Putu Setia |
@mpujayaprema
BANYAK yang ambles
di ujung tahun ini. Ada calon presiden yang pernyataannya ambles, kalau dia tak
terpilih bangsa ini jadi punah, kayak badak bercula satu. Ada habib yang
perilakunya ambles, bukannya menebar kebaikan tetapi menganiaya anak-anak.
Mari kita soroti
amblesnya jalan raya Gubeng di Surabaya saja, supaya lebih waras. Jalan raya
nan ramai itu tiba-tiba ambles sedalam 20 meter dan sepanjang 50 meter.
Kejadian Selasa malam lalu itu terlalu mudah untuk dicari sebabnya. Ada
pengerjaan penggalian untuk proyek parkir bawah tanah Rumah Sakit Siloam.

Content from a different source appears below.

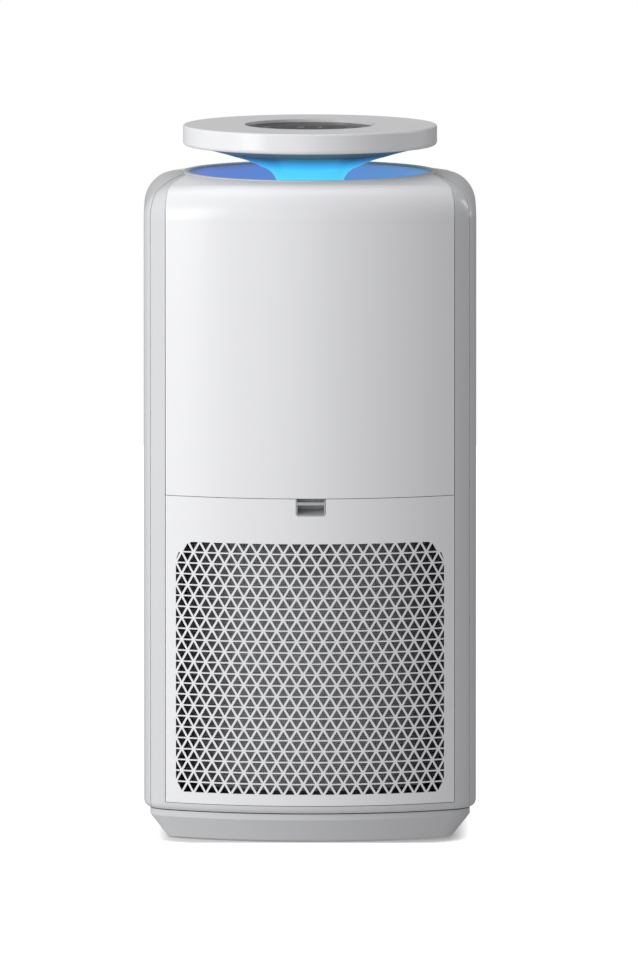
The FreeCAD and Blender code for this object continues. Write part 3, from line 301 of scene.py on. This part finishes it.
# ------------------------------------------------------------------ stage, light, camera
def floor():
    bm = bmesh.new()
    bmesh.ops.create_grid(bm, x_segments=2, y_segments=2, size=3.0)
    me = bpy.data.meshes.new("stage_floor")
    bm.to_mesh(me)
    bm.free()
    ob = bpy.data.objects.new("stage_floor", me)
    bpy.context.scene.collection.objects.link(ob)
    m, nt, b = new_mat("stage_pale")
    v = coords(nt)
    nt.links.new(ramp(nt, noise(nt, v, 3.0), [(0.3, (0.88, 0.88, 0.88)), (0.7, (0.90, 0.90, 0.90))]), b.inputs["Base Color"])
    b.inputs["Roughness"].default_value = 0.9
    b.inputs["Specular IOR Level"].default_value = 0.0
    # Painted contact shadow: the floor's emission drops to almost nothing within a few centimetres of the base
    # footprint and rises to near white further out, darkening the floor right beside the base.
    sep = nt.nodes.new("ShaderNodeSeparateXYZ")
    nt.links.new(v, sep.inputs[0])
    ax = math_node(nt, "ABSOLUTE", sep.outputs["X"])
    ay = math_node(nt, "ABSOLUTE", sep.outputs["Y"])
    dx = math_node(nt, "MAXIMUM", math_node(nt, "SUBTRACT", ax, 0.08), 0.0)
    dy = math_node(nt, "MAXIMUM", math_node(nt, "SUBTRACT", ay, 0.08), 0.0)
    footprint_dist = math_node(nt, "SQRT", math_node(nt, "ADD", math_node(nt, "MULTIPLY", dx, dx), math_node(nt, "MULTIPLY", dy, dy)))
    b.inputs["Emission Color"].default_value = (1, 1, 1, 1)
    contact_shadow_lift = nt.nodes.new("ShaderNodeMapRange")
    contact_shadow_lift.interpolation_type = "SMOOTHSTEP"
    contact_shadow_lift.inputs["From Min"].default_value = 0.018
    contact_shadow_lift.inputs["From Max"].default_value = 0.043
    contact_shadow_lift.inputs["To Min"].default_value = 0.02
    contact_shadow_lift.inputs["To Max"].default_value = 0.95
    nt.links.new(footprint_dist, contact_shadow_lift.inputs["Value"])
    nt.links.new(contact_shadow_lift.outputs["Result"], b.inputs["Emission Strength"])
    me.materials.append(m)
    ob.visible_diffuse = False
    ob.visible_glossy = False
    return ob


floor()


def area(name, loc, target, size, power, color=(1, 1, 1), size_y=None):
    d = bpy.data.lights.new(name, "AREA")
    d.energy = power
    d.color = color
    d.size = size
    if size_y:
        d.shape = "RECTANGLE"
        d.size_y = size_y
    o = bpy.data.objects.new(name, d)
    bpy.context.scene.collection.objects.link(o)
    o.location = loc
    o.rotation_euler = (Vector(target) - Vector(loc)).to_track_quat("-Z", "Y").to_euler()
    return o


area("key_left", (-1.9, -1.35, 0.95), (0, 0, 0.28), 0.9, 20.8, size_y=1.5)
area("front_fill", (-0.5, -2.6, 0.7), (0, 0, 0.25), 1.4, 6.5)
area("top_soft", (-0.2, 0.4, 2.1), (0, 0, 0.3), 1.4, 10.0)
area("rim_right", (1.7, 0.9, 1.0), (0.05, 0, 0.42), 0.35, 4.5, size_y=1.2)

w = bpy.data.worlds.new("studio")
w.use_nodes = True
nt = w.node_tree
bg = nt.nodes["Background"]
bg.inputs["Color"].default_value = (1, 1, 1, 1)
wtc = nt.nodes.new("ShaderNodeTexCoord")
wsep = nt.nodes.new("ShaderNodeSeparateXYZ")
nt.links.new(wtc.outputs["Generated"], wsep.inputs[0])
side = nt.nodes.new("ShaderNodeMapRange")
side.inputs["From Min"].default_value = -1.0
side.inputs["From Max"].default_value = 1.0
side.inputs["To Min"].default_value = 0.78
side.inputs["To Max"].default_value = 0.24
nt.links.new(wsep.outputs["X"], side.inputs["Value"])
back = nt.nodes.new("ShaderNodeMapRange")
back.inputs["From Min"].default_value = 0.0
back.inputs["From Max"].default_value = 1.0
back.inputs["To Min"].default_value = 1.0
back.inputs["To Max"].default_value = 0.55
nt.links.new(wsep.outputs["Y"], back.inputs["Value"])
nt.links.new(math_node(nt, "MULTIPLY", side.outputs["Result"], back.outputs["Result"]), bg.inputs["Strength"])
bg2 = nt.nodes.new("ShaderNodeBackground")
bg2.inputs["Color"].default_value = (1, 1, 1, 1)
bg2.inputs["Strength"].default_value = 1.0
lp = nt.nodes.new("ShaderNodeLightPath")
mx = nt.nodes.new("ShaderNodeMixShader")
nt.links.new(lp.outputs["Is Camera Ray"], mx.inputs["Fac"])
nt.links.new(bg.outputs["Background"], mx.inputs[1])
nt.links.new(bg2.outputs["Background"], mx.inputs[2])
nt.links.new(mx.outputs["Shader"], nt.nodes["World Output"].inputs["Surface"])
bpy.context.scene.world = w
bpy.context.scene.view_settings.view_transform = "Standard"
bpy.context.scene.view_settings.look = "None"

cam_d = bpy.data.cameras.new("camera")
cam = bpy.data.objects.new("camera", cam_d)
bpy.context.scene.collection.objects.link(cam)
cam_d.type = "PERSP"
cam_d.lens = 1000.0
cam_d.sensor_width = 36.0
cam_d.clip_start = 0.1
cam_d.clip_end = 100.0
el = math.radians(5.35)
dist = 0.6936 / 36.0 * 1000.0
target = Vector((0.00685, 0.0, 0.2522))
cam.location = target + Vector((0, -math.cos(el), math.sin(el))) * dist
cam.rotation_euler = (target - cam.location).to_track_quat("-Z", "Y").to_euler()
bpy.context.scene.camera = cam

Tembok penahan tanah pada proyek basement gedung itu runtuh tak kuat menahan
beban jalan di atasnya. Kesimpulannya ada kesalahan konstruksi.
Lalu, apa pelajaran
dari musibah ini? Siapa yang harus bertanggungjawab dan siapa yang bisa
disalahkan untuk diberi sanksi? Mungkin tidak ada. Apalagi pihak pemerintah
kota Surabaya sudah menyatakan tidak ada masalah soal izin proyek. Kalau pun
ada yang keliru itu cuma soal pengerjaan proyek. Selebihnya urusan teknis dan
segera diperbaiki. Lalu dilupakan.
Kecerobohan dalam
hal pengerjaan proyek infrastruktur bukan barang baru. Ambruknya konstruksi
jalan tol bahkan berkali-kali dan memakan korban jiwa. Balok beton penyambung tiang yang
menopang proyek tol Pasuruan-Probolinggo ambruk saat proses pembangunan.
Seorang pekerja PT Waskita Karya tewas. Itu musibah tahun lalu.
Di proyek jalan tol Manado-Bitung, Kabupaten Minahasa
Utara, juga ada kecelakaan kerja di bulan April tahun ini. Pada saat
pengecoran, salah satu slab runtuh dan 21 pekerja tertimbun material bangunan.
Beberapa bisa diselamatkan tapi ada yang jadi korban.
Masih mau contoh lain? Ada kecelakaan di proyek tol
Bocimi alias Bogor-Ciawai-Sukabumi, lalu di proyek tol Becakayu, Jakarta Timur,
juga di proyek jalan tol Pemalang-Batang. Semuanya hanya menjadi catatan sesaat
untuk kemudian dilupakan. Kita sedang asyik eforia dengan pertumbuhan jalan tol
yang sedemikian besar di berbagai daerah. Presiden Jokowi lagi suka-sukanya
meresmikan proyek infrastruktur itu.
Pernahkah kita berpikir bahwa proyek itu dikerjakan
dengan penyimpangan? Misalnya, kualitas bahan yang digunakan mutunya tidak
memadai atau volumenya dikurangi. Motifnya bisa macam-macam, antara lain,
anggarannya disunat untuk “melancarkan proyek”. Belum terdengar kabar seperti
itu di proyek infrastruktur yang besar-besar. Kalau gedung Sekolah Dasar yang
baru setahun dibangun plafonnya sudah ambruk dan ternyata ada penyunatan
anggaran, lebih sering terkuak.
Barangkali benar, pengawasan untuk proyek pemerintah
ketat karena memakai anggaran negara. Entahlah kalau yang dimaksudkan ketat itu
berarti sama-sama menahan diri untuk tidak saling membocorkan penyimpangan.
Tetapi untuk proyek swasta semacam pembangunan basement RS Siloam tak ada
pengawasan dari pemerintah kota Surabaya. Yang mengawasi konsultan proyek itu
sendiri. Pemerintah hanya mengeluarkan izin setelah berbagai persyaratan
dipenuhi. Apakah tiadanya pengawasan dari pemerintah merupakan kelemahan,
mungkin bisa dipikirkan lagi. Karena kalau terjadi kecelakaan seperti amblesnya
Jalan Gubeng itu yang dirugikan juga pemerintah.
Oke, jadi kita tak usah khawatir dengan proyek
infrastruktur yang gencar di era Presiden Jokowi? Syukurlah, walau ada yang
khawatir proyek infrastruktur dikerjakan grasa-grusu untuk mengejar tenggat
waktu, pemilu April nanti. Sebaiknya pemerintah tetap waspada jangan sampai
nafsu besar membangun insfrastruktur membuat ambles bangsa besar ini.